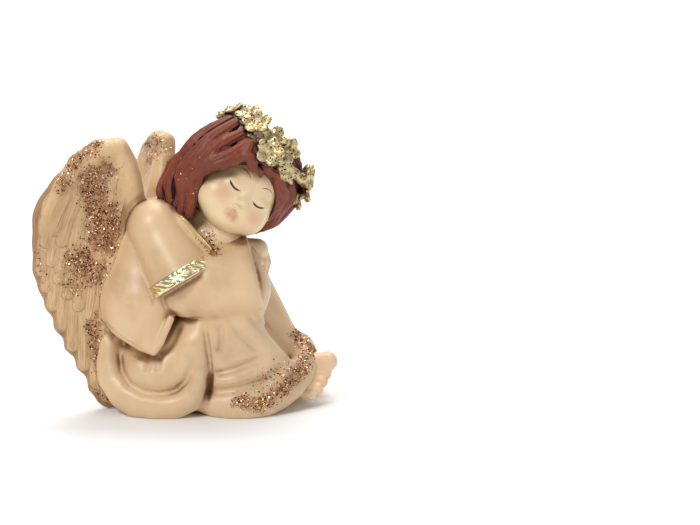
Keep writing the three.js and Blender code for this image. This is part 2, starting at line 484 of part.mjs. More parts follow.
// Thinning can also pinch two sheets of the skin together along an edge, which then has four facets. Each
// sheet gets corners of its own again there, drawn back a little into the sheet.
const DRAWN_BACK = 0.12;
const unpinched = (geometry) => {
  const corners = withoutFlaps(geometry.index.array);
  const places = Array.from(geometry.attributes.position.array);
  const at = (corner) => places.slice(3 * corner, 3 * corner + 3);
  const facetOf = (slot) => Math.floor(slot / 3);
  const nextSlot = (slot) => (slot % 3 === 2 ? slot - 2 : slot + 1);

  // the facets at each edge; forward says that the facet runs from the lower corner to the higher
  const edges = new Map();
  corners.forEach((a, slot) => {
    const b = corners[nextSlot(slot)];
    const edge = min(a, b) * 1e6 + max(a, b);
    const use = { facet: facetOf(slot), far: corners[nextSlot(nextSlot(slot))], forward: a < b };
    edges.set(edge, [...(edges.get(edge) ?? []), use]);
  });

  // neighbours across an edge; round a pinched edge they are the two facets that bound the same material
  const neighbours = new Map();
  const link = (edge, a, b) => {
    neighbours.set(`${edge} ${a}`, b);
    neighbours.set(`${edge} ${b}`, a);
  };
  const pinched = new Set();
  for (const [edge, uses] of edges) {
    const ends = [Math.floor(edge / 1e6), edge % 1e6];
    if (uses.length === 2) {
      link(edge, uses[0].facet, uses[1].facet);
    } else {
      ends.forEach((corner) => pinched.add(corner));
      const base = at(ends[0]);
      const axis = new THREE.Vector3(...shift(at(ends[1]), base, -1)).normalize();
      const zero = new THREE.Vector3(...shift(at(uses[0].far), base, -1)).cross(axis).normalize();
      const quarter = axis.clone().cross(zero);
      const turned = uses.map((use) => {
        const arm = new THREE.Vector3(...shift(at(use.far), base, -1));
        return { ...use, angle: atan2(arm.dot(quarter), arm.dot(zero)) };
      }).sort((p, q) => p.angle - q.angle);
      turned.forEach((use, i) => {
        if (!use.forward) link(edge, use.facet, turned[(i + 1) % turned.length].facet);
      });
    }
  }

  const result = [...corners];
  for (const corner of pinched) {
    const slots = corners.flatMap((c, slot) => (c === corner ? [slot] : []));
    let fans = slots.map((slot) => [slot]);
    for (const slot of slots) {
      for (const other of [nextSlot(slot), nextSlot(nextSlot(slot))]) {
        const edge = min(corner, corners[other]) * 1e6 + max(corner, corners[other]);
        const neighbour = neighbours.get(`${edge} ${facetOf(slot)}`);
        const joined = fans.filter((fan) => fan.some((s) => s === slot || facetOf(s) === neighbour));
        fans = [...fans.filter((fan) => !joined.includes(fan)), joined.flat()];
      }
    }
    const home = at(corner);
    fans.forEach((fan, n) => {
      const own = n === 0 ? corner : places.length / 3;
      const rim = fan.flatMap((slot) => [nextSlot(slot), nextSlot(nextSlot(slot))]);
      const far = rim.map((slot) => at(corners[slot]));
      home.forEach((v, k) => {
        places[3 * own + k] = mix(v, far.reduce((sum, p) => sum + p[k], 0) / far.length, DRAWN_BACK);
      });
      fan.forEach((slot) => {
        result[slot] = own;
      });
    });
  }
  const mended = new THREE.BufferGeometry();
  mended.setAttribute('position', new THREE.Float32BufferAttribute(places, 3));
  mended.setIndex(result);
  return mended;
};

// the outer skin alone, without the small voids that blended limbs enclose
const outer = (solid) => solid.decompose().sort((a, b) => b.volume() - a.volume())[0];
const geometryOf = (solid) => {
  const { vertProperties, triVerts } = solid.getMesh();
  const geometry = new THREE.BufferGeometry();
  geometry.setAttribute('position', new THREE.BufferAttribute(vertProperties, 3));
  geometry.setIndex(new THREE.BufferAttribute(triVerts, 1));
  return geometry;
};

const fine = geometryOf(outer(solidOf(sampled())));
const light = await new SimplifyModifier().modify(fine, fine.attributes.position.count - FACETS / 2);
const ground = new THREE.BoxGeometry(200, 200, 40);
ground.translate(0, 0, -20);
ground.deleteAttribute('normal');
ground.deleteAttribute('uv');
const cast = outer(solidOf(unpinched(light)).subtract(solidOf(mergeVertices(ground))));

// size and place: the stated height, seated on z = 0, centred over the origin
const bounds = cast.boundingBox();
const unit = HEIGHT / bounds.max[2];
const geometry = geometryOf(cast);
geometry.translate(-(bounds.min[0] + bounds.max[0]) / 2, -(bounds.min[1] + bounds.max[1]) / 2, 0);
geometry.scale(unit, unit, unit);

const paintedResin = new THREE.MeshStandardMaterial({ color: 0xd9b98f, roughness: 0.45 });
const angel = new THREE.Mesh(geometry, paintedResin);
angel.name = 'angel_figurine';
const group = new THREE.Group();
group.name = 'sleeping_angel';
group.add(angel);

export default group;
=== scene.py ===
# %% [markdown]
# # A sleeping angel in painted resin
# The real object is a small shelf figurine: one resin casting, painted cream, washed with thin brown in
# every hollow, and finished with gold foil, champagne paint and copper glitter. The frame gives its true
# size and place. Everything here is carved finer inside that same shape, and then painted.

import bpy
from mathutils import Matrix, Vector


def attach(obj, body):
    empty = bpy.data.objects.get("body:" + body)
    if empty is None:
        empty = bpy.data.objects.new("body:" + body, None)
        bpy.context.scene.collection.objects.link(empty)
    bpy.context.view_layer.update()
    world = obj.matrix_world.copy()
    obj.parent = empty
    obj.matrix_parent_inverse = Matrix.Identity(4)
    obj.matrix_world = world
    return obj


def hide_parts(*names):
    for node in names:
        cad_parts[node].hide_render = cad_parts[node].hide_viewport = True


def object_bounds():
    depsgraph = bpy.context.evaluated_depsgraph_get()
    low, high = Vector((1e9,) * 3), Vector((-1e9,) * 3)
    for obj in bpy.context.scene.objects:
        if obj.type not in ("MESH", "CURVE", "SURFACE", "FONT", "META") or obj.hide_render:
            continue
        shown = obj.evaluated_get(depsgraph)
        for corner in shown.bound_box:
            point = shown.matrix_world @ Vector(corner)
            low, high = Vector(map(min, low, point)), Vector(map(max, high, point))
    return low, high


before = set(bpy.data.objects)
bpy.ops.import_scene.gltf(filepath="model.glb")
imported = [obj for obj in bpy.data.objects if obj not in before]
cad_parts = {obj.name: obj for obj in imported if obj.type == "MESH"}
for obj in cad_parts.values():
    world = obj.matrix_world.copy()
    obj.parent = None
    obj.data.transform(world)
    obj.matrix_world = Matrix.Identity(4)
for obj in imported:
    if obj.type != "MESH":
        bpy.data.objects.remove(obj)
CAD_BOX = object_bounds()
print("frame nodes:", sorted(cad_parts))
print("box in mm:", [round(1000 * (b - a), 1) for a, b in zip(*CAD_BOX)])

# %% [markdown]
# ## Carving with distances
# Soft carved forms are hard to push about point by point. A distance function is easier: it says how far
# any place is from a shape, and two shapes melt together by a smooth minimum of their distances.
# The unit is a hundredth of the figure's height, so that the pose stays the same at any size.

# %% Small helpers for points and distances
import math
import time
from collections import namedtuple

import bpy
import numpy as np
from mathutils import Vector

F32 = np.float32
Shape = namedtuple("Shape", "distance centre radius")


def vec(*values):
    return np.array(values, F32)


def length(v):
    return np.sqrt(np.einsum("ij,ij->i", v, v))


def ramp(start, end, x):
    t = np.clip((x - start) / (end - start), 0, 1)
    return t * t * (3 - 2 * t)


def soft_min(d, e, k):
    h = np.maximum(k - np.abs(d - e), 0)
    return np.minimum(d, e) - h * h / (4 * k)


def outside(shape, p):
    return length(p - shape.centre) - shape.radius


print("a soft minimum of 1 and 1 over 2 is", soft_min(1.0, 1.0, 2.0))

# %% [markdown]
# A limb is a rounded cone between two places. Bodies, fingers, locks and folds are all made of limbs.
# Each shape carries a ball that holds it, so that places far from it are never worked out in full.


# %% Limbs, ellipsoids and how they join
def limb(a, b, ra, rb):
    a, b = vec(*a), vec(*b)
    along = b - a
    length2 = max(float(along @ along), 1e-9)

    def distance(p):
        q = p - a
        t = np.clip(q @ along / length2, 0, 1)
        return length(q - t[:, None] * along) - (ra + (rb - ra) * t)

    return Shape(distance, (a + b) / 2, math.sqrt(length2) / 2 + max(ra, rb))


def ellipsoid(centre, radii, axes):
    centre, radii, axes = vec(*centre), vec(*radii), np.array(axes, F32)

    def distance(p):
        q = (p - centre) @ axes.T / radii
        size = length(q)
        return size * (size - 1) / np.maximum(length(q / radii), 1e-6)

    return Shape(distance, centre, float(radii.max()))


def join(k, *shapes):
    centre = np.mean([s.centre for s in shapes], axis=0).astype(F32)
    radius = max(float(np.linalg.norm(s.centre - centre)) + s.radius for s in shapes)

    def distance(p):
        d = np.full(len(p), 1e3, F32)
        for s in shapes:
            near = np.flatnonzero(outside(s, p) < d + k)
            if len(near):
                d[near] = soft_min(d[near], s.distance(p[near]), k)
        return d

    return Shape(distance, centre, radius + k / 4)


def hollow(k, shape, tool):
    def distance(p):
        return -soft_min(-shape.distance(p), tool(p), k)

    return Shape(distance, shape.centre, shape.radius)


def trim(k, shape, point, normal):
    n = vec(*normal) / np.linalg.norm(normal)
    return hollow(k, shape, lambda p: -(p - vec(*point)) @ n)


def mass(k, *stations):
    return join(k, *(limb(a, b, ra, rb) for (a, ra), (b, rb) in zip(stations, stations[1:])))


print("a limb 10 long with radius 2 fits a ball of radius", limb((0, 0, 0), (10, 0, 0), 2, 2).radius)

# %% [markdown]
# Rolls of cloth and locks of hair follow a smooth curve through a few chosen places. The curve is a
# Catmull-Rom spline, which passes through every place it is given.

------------

• _WRITTEN TASK_
Begin with the line that has "const fine = geometryOf(outer(solidOf(sampled())));" in the listing above and end after the line that has "low, high = Vector((1e9,)"; output those lines exactly.

• _EXERCISE SOLUTION_
const fine = geometryOf(outer(solidOf(sampled())));
const light = await new SimplifyModifier().modify(fine, fine.attributes.position.count - FACETS / 2);
const ground = new THREE.BoxGeometry(200, 200, 40);
ground.translate(0, 0, -20);
ground.deleteAttribute('normal');
ground.deleteAttribute('uv');
const cast = outer(solidOf(unpinched(light)).subtract(solidOf(mergeVertices(ground))));

// size and place: the stated height, seated on z = 0, centred over the origin
const bounds = cast.boundingBox();
const unit = HEIGHT / bounds.max[2];
const geometry = geometryOf(cast);
geometry.translate(-(bounds.min[0] + bounds.max[0]) / 2, -(bounds.min[1] + bounds.max[1]) / 2, 0);
geometry.scale(unit, unit, unit);

const paintedResin = new THREE.MeshStandardMaterial({ color: 0xd9b98f, roughness: 0.45 });
const angel = new THREE.Mesh(geometry, paintedResin);
angel.name = 'angel_figurine';
const group = new THREE.Group();
group.name = 'sleeping_angel';
group.add(angel);

export default group;
=== scene.py ===
# %% [markdown]
# # A sleeping angel in painted resin
# The real object is a small shelf figurine: one resin casting, painted cream, washed with thin brown in
# every hollow, and finished with gold foil, champagne paint and copper glitter. The frame gives its true
# size and place. Everything here is carved finer inside that same shape, and then painted.

import bpy
from mathutils import Matrix, Vector


def attach(obj, body):
    empty = bpy.data.objects.get("body:" + body)
    if empty is None:
        empty = bpy.data.objects.new("body:" + body, None)
        bpy.context.scene.collection.objects.link(empty)
    bpy.context.view_layer.update()
    world = obj.matrix_world.copy()
    obj.parent = empty
    obj.matrix_parent_inverse = Matrix.Identity(4)
    obj.matrix_world = world
    return obj


def hide_parts(*names):
    for node in names:
        cad_parts[node].hide_render = cad_parts[node].hide_viewport = True


def object_bounds():
    depsgraph = bpy.context.evaluated_depsgraph_get()
    low, high = Vector((1e9,) * 3), Vector((-1e9,) * 3)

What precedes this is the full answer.